Filmmaker: On the set, how do the remaining members of the "Dreamland players," the actors from your earlier films, relate to the Hollywood actors now featured in your films?

Waters: Basically it is understood by the ones still with me that we have to keep reinventing these things, keep reinventing our sense of humor with the times. If I made midnight movies now, that would be pretty stupid because they don’t have them any more. I remember the first day of rehearsals for Serial Mom. Kathleen Turner and Mink Stole were sitting on the couch in my living room calling each other "cocksucker." That moment was everything that I ever wanted. For me, casting is really just putting together a good dinner party.

Filmmaker: As an auteur, you’re an established cinematic figure with a cult following, but that doesn’t seem to have made the financing of your films any easier.

Waters: No, I had half the money that I had for Serial Mom, because this film was all union. No one has made a $6.5 million union film in Baltimore. And part of it is that Baltimore is no longer that cheap. Now there are these movies coming to Baltimore with $70 million budgets. So all these people who have worked for me in the past now have to take a pay cut to work with me.

Filmmaker It is somewhat sad that even though you have continually proven yourself you are not seen as bankable commodity.

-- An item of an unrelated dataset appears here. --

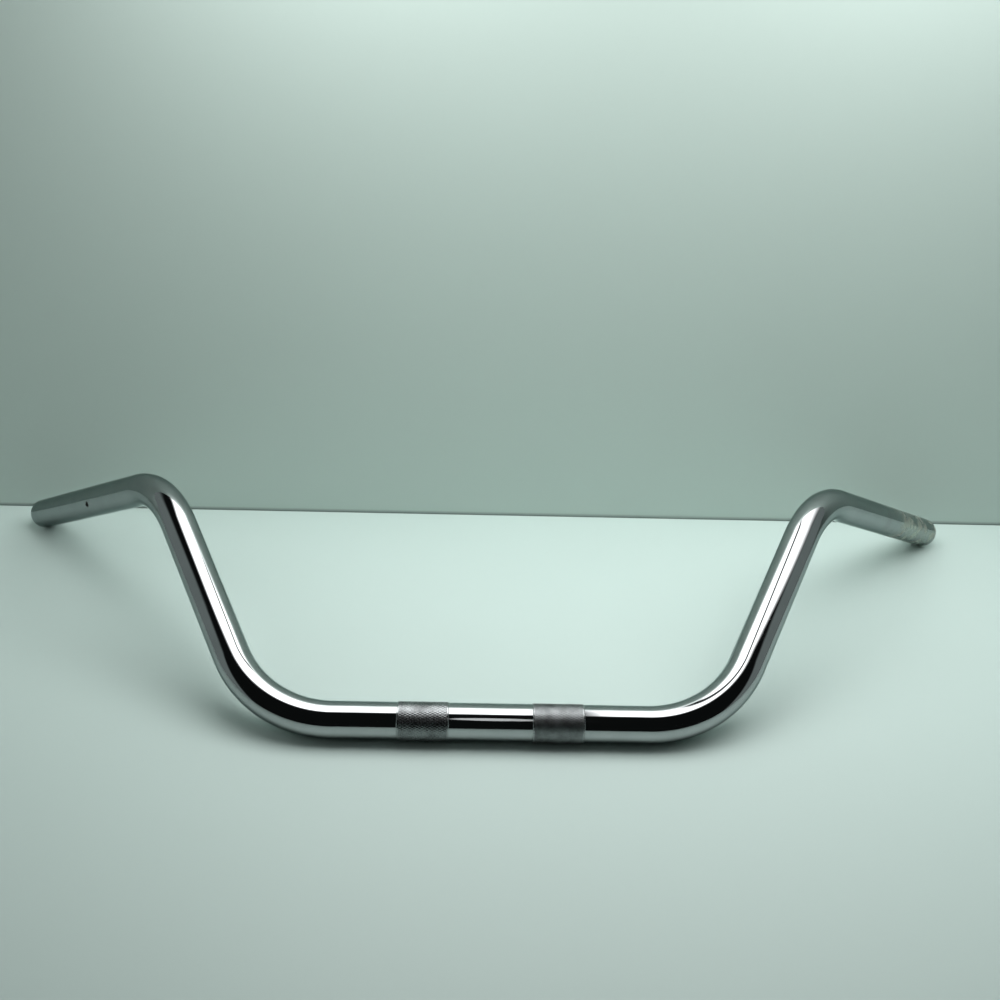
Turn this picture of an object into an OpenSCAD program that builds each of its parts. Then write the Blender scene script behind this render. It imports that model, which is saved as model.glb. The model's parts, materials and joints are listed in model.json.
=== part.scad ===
// A one-piece tubular handlebar for a motorcycle: a steel tube bent four times,
// with two raised bands where the clamps grip it. It is laid out as a tube bender
// makes it: a straight, a bend, a straight, a turn of the bending plane, a bend.
// X runs along the clamp section, +Y towards the rider and +Z up. The bar lies as
// it rests on a table, on its clamp bands and the ends of its two grips.

/* [Tube] */
// Outside diameter of the tube
tube_d = 22.2; // [19:0.1:32]
// Thickness of the tube's wall
wall_t = 2; // [1.2:0.1:4]

/* [Bends] */
// Straight length between the two lower bends
clamp_len = 186; // [140:1:260]
// Angle of each lower bend, from the clamp section into the riser
lower_angle = 62.9; // [30:0.1:90]
// Radius of the lower bends, to the middle of the tube
lower_r = 72; // [45:1:120]
// Straight length of each riser, between its two bends
riser_len = 100; // [40:1:180]
// Turn of the bending plane between a lower and an upper bend
plane_angle = 124.9; // [95:0.1:150]
// Angle of each upper bend, from the riser into the grip
upper_angle = 57.2; // [30:0.1:90]
// Radius of the upper bends, to the middle of the tube
upper_r = 62; // [45:1:120]
// Straight length of each grip, from its bend to the cut end
grip_len = 167; // [125:1:240]

/* [Cut ends] */
// Chamfer around the outside of each cut end
end_chamfer = 1; // [0.3:0.1:1.2]
// Chamfer around each mouth of the bore
bore_chamfer = 0.5; // [0.2:0.1:0.7]

/* [Clamp bands] */
// Height of the bands above the tube
band_raise = 0.35; // [0.2:0.05:1]
// Width of each band
band_w = 30.4; // [18:0.1:40]
// Distance between the middles of the two bands
band_spacing = 79.5; // [60:0.5:100]
// Chamfer at the edges of each band
band_chamfer = 0.3; // [0.1:0.05:0.5]
// Width of the plain land at each edge of a band
land_w = 0.9; // [0.6:0.1:3]
// Length of a knurl's diamond along the bar
knurl_len = 2.9; // [2:0.1:6]
// Width of a knurl's diamond around the bar
knurl_w = 1.5; // [1.4:0.1:3]
// Height of the diamonds above the grooves between them
knurl_depth = 0.3; // [0.1:0.05:0.4]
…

Waters: I am in a way, but here is the one thing – if I wanted to be very rich I would just go and direct other people’s scripts. I would have no problem getting movies made. Any director who also writes the film is going to have a harder time getting the money because people can’t control it as much. But the problem is that I don’t know how to direct somebody else’s words. I would be bad at it. I think that I would be insecure. Because in my mind, I have played every character, done every action before shooting ever starts. I don’t know what you would do as a director if you didn’t write the script, except say "cut" or tell the actors to do another take. To me the fun of it is thinking it up and then making it real. That is what directing is for me, but thinking it up is a huge part of the process.

Filmmaker: Would you ever consider making a remake then?

Waters: Probably not, but if so, it couldn’t be a hit. I think that you should remake flops. Why would you remake something that works? Remake the ones that didn’t and fix them. And it’s cheaper – you could get the remake rights to Ice Castles for nothing. I would make a really bad movie that I loved and make it better.